Now it seems to me that, though a general allegation of fraud in a petition might properly be challenged, by timely motion, as too vague to inform the adverse party of the precise nature of the case to be met, it ought to be regarded by the courts as sufficient, after verdict, where the adverse party has put it in issue and has treated it at the trial as amply informative for him. In the case before us the defendants (now making the objection in question here) submitted evidence on the issue of fraud and the court at their instance gave several instructions presenting various phases of the facts to the jury with special reference to that issue. It appears to me that, in such state of the record, the generality of the allegation of fraud, assuming it defective, could not have materially affected “the substantial rights” of the defendants upon the merits, and should, therefore, be viewed now as sufficient for the purposes of this case. While it is true* as a general proposition, that the pleadings must definitely outline the issues in each case, it is also undeniable that, in many instances, the action of the parties in the conduct of a civil action in the trial court may supply omissions or cure defects of that nature.
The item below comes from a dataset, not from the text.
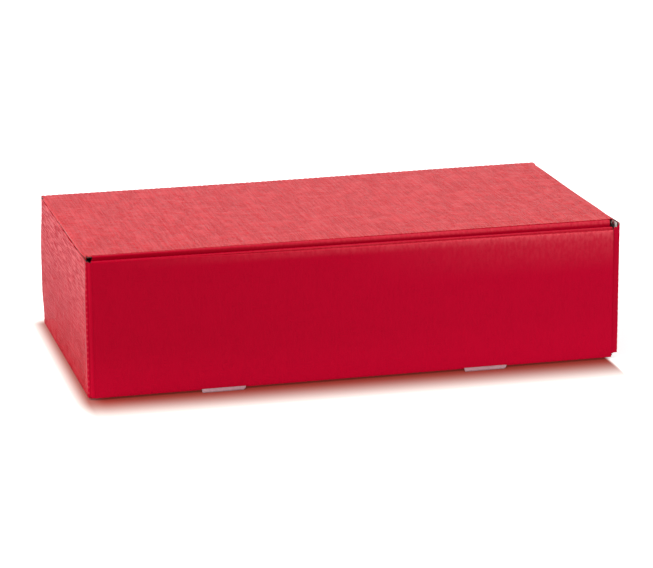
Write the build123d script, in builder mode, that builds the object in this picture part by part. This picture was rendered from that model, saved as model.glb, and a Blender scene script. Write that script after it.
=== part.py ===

Thus in a recent case where the circuit court during a trial gave leave to amend the petition, introducing a new party plaintiff, but the amendment was not actually made, though the trial proceeded as if it had been, this court held that there was no error in the omission and construed the record as though the amendment had been formerly filed. Merrill v. City of St. Louis (1884), 83 Mo. 244. A like view was expressed in Young v. Glascock (1883), 79 Mo. 574, involving the same principle applied in the Merrill case.

It has also been repeatedly ruled by this court that where a reply is necessary, to put in issue affirmative *69new matter in the answer, its omission will not be ground of reversal where the parties have tried the case as though a reply were on file, ignoring its absence Howell v. Reynolds Co. (1872), 51 Mo. 154; Smith v. City of St. Joseph (1870), 45 Mo. 449; Heath v. Goslin (1883), 80 Mo. 310.

We further find that in actions at law, as distinguished from suits involving’ equitable rights, it has been frequently declared that a general allegation of fraud is sufficient to support a verdict. Montgomery v. Tipton (1824), 1 Mo. 446; Pemberton v. Staples (1839), 6 Mo. 59; Edgell v. Sigerson (1855), 20 Mo. 495; Fox v. Webster (1870), 46 Mo. 181.

It seems to me that that rule should be applicable to proceedings such as that now before us, at least when the issue of fraud has been met and submitted in the trial court by the party who, on appeal, seeks to assert that it was not raised by a sufficiently specific allegation of facts in the first instance. The case appears to me to fall within the control of the principle that parties are bound on appeal by the positions taken by them in the trial court.

Therefore my dissent is respectfully entered to the conclusion announced by my able associates.